Covered option: option position that is offset by an equal and opposite position in the underlying security. This is the antithesis of a naked option.

 

Dual-currency issues: for example, Eurobonds that pay coupon interest in one currency but pay the principal in another currency.

 

Flip-flop notes: a note that allows investors to switch between two types of debt — for example, to switch from a long-term bond to a short-term, fixed-rate note

 

FRNs (floating rate notes): a note whose interest payment varies with short-term interest rates.

 

PERLs (principal exchange-rated-linked securities): a debt instrument with its principal and interest in dollars, but with principal repayment depending on the exchange rate between the dollar and a foreign currency

 

Convertible bonds: general debt obligation of a corporation that can be exchanged for a set number of common shares of the issuing corporation at a prestated conversion price

 

Put bond: a bond that the holder may choose either to exchange for par value at some date or to extend for a given number of years.
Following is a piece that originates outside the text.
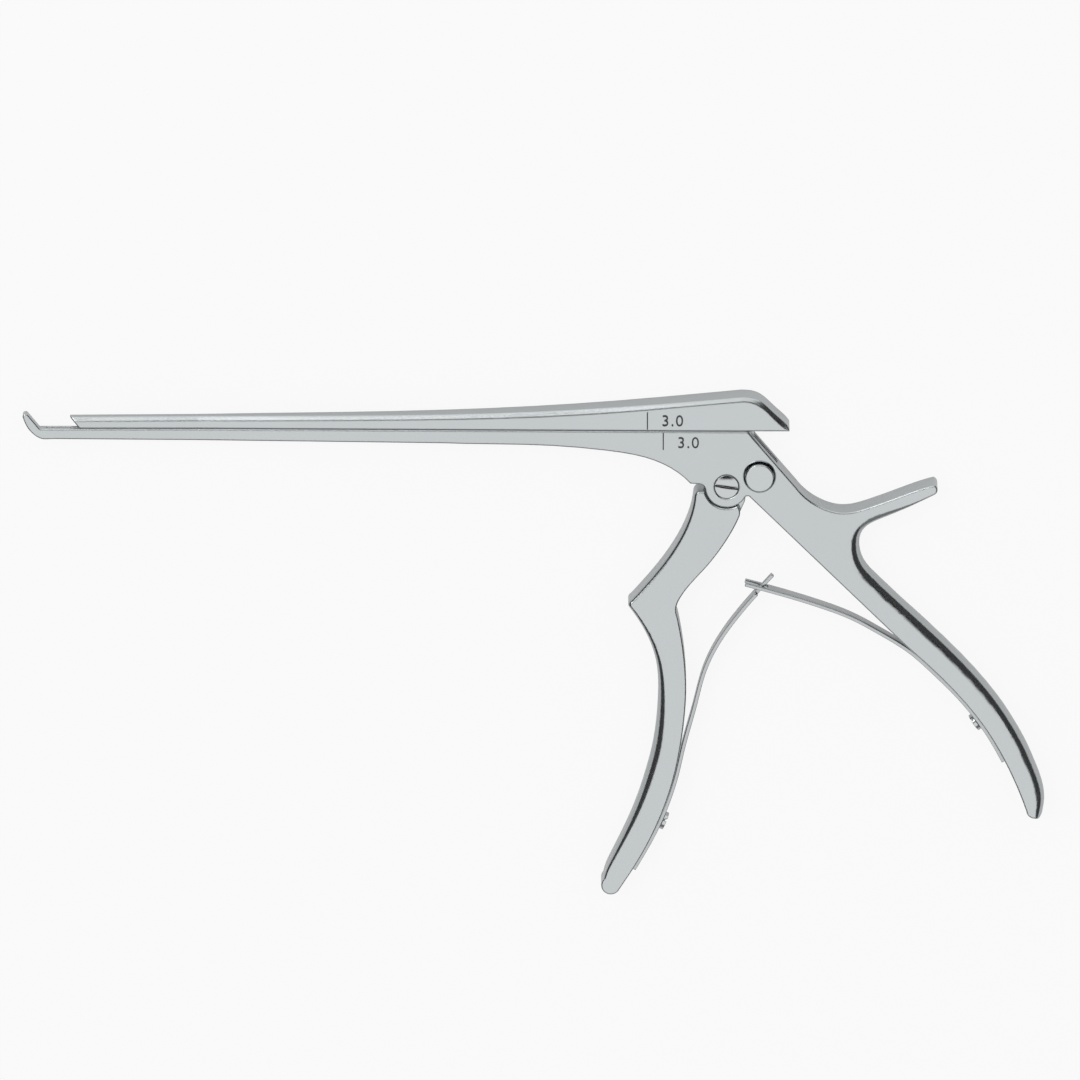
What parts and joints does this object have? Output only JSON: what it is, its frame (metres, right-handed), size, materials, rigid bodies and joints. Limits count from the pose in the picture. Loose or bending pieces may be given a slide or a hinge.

If the price is above par, the put is a “premium put.”

 

Liquid yield option note (LYON): a zero-coupon, callable, putable, convertible bond.

 

Adjustable rate mortgage (ARM): A mortgage that features predetermined adjustments of the loan interest rate at regular intervals based on an established index. The interest rate is adjusted at each interval to a rate equivalent to the index value plus a predetermined spread, or margin, over the index, usually subject to per-interval and to life-of-loan interest rate and/or payment rate caps.